Örgüte para aktarılıyor iddiası, AKP’li belediyelerin halkın parasını yandaşlarına peşkeş çekme pratiğinin Kürdistan'da da olduğu anlayışına dayandırılmaktadır. AKP’liler ve AKP belediyeleri hırsızdır, herkesi de kendileri gibi hırsız ve halkın paralarına el koyan sanıyorlar. Halbuki yıllardır belediyelerin örgüte para aktardığına dair kanıt arıyorlar, ama bunu bir türlü bulamıyorlar. Bulmaları da mümkün değildir. Zaten Kürdistan'daki hiçbir belediye hırsızlıkla suçlanmıyor. Belediye eşbaşkanları ve meclis üyeleri için yapılan tüm suçlamalar; şu açıklamayı yaptıkları, şu düşünceyi ifade ettikleri yönündedir” dedi.
‘KAYYUM ATAMA 30 EKİM 2014’TE ALINAN KARARIN BELEDİYELER ÜZERİNDE UYGULANMASIDIR’
Kürt halkı ve demokrasi güçlerinin, Türkiye ve dünya kamuoyunun, belediyelere kayyum atamanın tamamen Kürt düşmanlığına dayalı siyasi nedenle olduğunu da vurgulayan KCK Yürütme Konseyi Eşbaşkanlığı açıklamasında şunlara yer verdi: “Kürtlerin özgür ve demokratik yaşam taleplerine sahip çıktıkları ve bu taleplerin gerçekleşmesi için demokratik tutum gösterdikleri için Kürdistan'daki belediyelere el konulmuştur. Bu kayyum atamalar 30 Ekim 2014 tarihinde alınan Kürt halkının Özgürlük Mücadelesi'ni ezme kararının belediyeler üzerinde uygulanmasıdır. Belediyeleri çalıştırmama, belediyeler üzerinde baskı kurma politikasının yeni bir aşamaya vardırılmasıdır.
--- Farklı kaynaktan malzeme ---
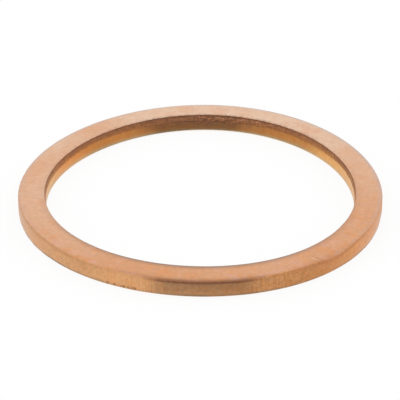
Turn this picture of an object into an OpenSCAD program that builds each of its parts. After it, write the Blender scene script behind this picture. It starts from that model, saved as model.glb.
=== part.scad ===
// Flat sealing ring, blanked from sheet copper. It lies on its lower face, centred on the Z axis.
// The punches for the bore and for the rim both enter at the lower face. What they leave standing is
// therefore rolled over at the top of the rim and at the bottom of the bore, and broken opposite.

/* [Ring] */
// Bore diameter
bore_d = 33; // [12:0.5:60]
// Width of the band between the bore and the rim
band_w = 3; // [2:0.1:8]
// Thickness of the sheet
thick = 2; // [1.6:0.1:3]

/* [Rim] */
// Width of the top face that is drawn down beside the cut
rim_roll_w = 0.9; // [0.6:0.05:1]
// Depth that it has sunk to where it would meet the wall
rim_roll_h = 0.18; // [0.1:0.02:0.36]
// Radius of the corner between the rolled face and the wall
rim_corner_r = 0.2; // [0.1:0.02:0.5]
// Height of the broken zone below the smooth wall
rim_break_h = 0.6; // [0.4:0.05:0.8]
// Distance that the broken zone leans in at the lower face
rim_break_in = 0.07; // [0.02:0.01:0.14]
// Radius of the deburred lower corner
rim_burr_r = 0.14; // [0.05:0.01:0.2]

/* [Bore] */
// Width of the lower face that is drawn up beside the bore
bore_roll_w = 0.5; // [0.35:0.05:0.8]
// Depth that it has sunk to where it would meet the bore
bore_roll_h = 0.12; // [0.04:0.01:0.16]
// Radius of the corner between the rolled face and the bore
bore_corner_r = 0.24; // [0.08:0.02:0.3]
// Height of the broken zone above the smooth bore
bore_break_h = 0.65; // [0.4:0.05:0.8]
// Distance that the broken zone opens out at the upper face
bore_break_in = 0.12; // [0.02:0.01:0.2]
// Radius of the deburred upper corner
bore_burr_r = 0.06; // [0.04:0.01:0.15]

/* [Hidden] */
// Flats that a full circle is drawn with
circle_steps = 240;
// Radii of the bore and of the rim
bore_r = bore_d / 2;
rim_r = bore_r + band_w;
// Amount that each rounding's circle is drawn too large, so that it crosses cleanly what it touches
overlap = 0.0001;

function direction(angle) = [cos(angle), sin(angle)];

// What a corner loses when it is rounded about a centre, between the two directions given, which
// are no more than 90 degrees apart
module rounding(centre, radius, from, to) {
    reach = 2 * radius;
    difference() {
        polygon([
            centre,
            centre + reach * direction(from),
            centre + reach * (direction(from) + direction(to)),
            centre + reach * direction(to)
        ]);
        translate(centre) circle(r = radius, $fn = circle_steps);
    }
}

// The three roundings of one blanked edge. Its wall stands on the Y axis, with the metal to the left,
// the rolled face at the top and the broken zone at the bottom.
module edge_roundings(roll_w, roll_h, corner_r, break_h, break_in, burr_r) {
    roll_r = (roll_w * roll_w + roll_h * roll_h) / (2 * roll_h);
    corner_rise = sqrt(pow(roll_r - corner_r, 2) - pow(roll_w - corner_r, 2));
    touch = atan2(corner_rise, roll_w - corner_r);
    lean = atan2(break_in, break_h);

    burr_x = -(break_h - burr_r) * tan(lean) - burr_r / cos(lean);

    rounding([-roll_w, thick - roll_r], roll_r + overlap, 90, 0);
    rounding([-corner_r, thick - roll_r + corner_rise], corner_r + 2 * overlap, touch, 0);
    rounding([burr_x, burr_r], burr_r + overlap, -lean, -90);
}

// Half of the ring cut through, to the right of the axis
module ring_section() {
    difference() {
        polygon([
            [bore_r, 0],
            [rim_r - rim_break_in, 0],
            [rim_r, rim_break_h],
            [rim_r, thick],
            [bore_r + bore_break_in, thick],
            [bore_r, thick - bore_break_h]
        ]);
        translate([rim_r, 0])
            edge_roundings(rim_roll_w, rim_roll_h, rim_corner_r,
                           rim_break_h, rim_break_in, rim_burr_r);
        translate([bore_r, thick]) rotate(180)
            edge_roundings(bore_roll_w, bore_roll_h, bore_corner_r,
                           bore_break_h, bore_break_in, bore_burr_r);
    }
}

module sealing_ring() {
    color([0.87, 0.66, 0.5])
        rotate_extrude($fn = circle_steps)
            ring_section();
}

sealing_ring();
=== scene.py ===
"""Looks for a flat copper sealing ring blanked from sheet: worked surfaces, finish, light and camera."""
import math

import bpy
import numpy as np
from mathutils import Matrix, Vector


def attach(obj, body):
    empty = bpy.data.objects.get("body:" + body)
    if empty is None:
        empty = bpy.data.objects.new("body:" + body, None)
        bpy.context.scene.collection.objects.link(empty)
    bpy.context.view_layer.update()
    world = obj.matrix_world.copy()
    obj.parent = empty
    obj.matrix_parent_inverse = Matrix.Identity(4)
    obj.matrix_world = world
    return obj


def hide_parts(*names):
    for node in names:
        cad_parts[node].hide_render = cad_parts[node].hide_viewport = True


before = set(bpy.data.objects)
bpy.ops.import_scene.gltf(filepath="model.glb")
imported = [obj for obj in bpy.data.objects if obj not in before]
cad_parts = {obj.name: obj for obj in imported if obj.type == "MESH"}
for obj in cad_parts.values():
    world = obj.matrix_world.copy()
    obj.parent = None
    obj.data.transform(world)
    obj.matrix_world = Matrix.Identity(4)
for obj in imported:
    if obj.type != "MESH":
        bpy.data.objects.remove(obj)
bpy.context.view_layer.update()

MM = 0.001

# Ring, in millimetres, as is all that follows up to the camera
BORE_R = 16.5
RIM_R = 19.5
THICK = 2.0
MIDDLE_R = (BORE_R + RIM_R) / 2
MIDDLE_H = THICK / 2

# Rim: the rolled face, its corner, and the zone that broke away below the sheared wall
RIM_ROLL_W = 0.9
RIM_ROLL_H = 0.18
RIM_CORNER_R = 0.2
RIM_BREAK_H = 0.6
RIM_BREAK_IN = 0.07
RIM_BURR_R = 0.14

# Bore: the same the other way up
BORE_ROLL_W = 0.5
BORE_ROLL_H = 0.12
BORE_CORNER_R = 0.24
BORE_BREAK_H = 0.65
BORE_BREAK_IN = 0.12
BORE_BURR_R = 0.06

# Steps round the ring, and along each stretch of its section
TURN_STEPS = 1200
ROLL_STEPS = 5
CORNER_STEPS = 6
BURR_STEPS = 3
RIM_WALL_STEPS = 22
BORE_WALL_STEPS = 26
UPPER_FACE_STEPS = 5
LOWER_FACE_STEPS = 3

# Seed of all random draws
SEED = 33

# Angles are in degrees round the ring from the X axis; what lies at one fades out over its spread

# Shallow swells that handling has left in the soft ring: how many, how high, and where one of them is
SWELLS = 3
SWELL = 0.2
SWELL_AT = 78.2

# Stretches where the rim's corner is rolled over less or more, as angle, spread and height that it gains,
# and the share of its drop from the upper face that a gain fills at most
CORNER_CHANGES = ((-147.0, 46.0, 0.11), (-60.0, 17.0, 0.25), (-44.0, 11.0, -0.2), (-21.0, 30.0, 0.26))
CORNER_ROOM = 0.85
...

Kürdün iradesini tanımama, Kürt’ün iradesini ezme biçimindeki bu siyasi soykırım saldırısı, Türk devletinin Kürt halkına yönelttiği soykırım saldırısının bir parçasıdır. Her gün söylenen ezeceğiz, bitireceğiz biçimindeki saldırının arttırılarak sürdürülmesidir. Bu politika ve saldırılar karşısında gösterilmesi gereken tek bir tutum vardır, bu da direnişi yükseltmektir. Bu dönemde direnişçi tutumu gösterme ve direnişi yükseltme dışında her söz ve tutum bu saldırıları cesaretlendirmekten başka bir anlama gelmeyecektir.
AKP iktidarı tek bir muhalif ses bırakmak istemiyor. 15 Temmuz darbe girişimini gerekçe yaparak Kürt halkının Özgürlük Mücadelesi'ni ve demokrasi güçlerini ezip tümden susturmak istiyor. Bu politikada da ısrarlıdır. Belediyelere kayyum atama bu politikanın sonucudur. Zaten dokunulmazlıklar kaldırılarak bu saldırı HDP'ye de yapılmıştır. Bu durum karşısında tüm Kürt halkına ve demokrasi güçlerine düşen görev direnmek, direnmek ve direnmektir. Bu temelde tüm Kürt halkını ve demokrasi güçlerini halkın iradesi olan bu belediyeleri sahiplenmeye ve bu saldırıları gerçekleştiren AKP iktidarına karşı demokrasi mücadelesini yükseltmeye çağırıyoruz.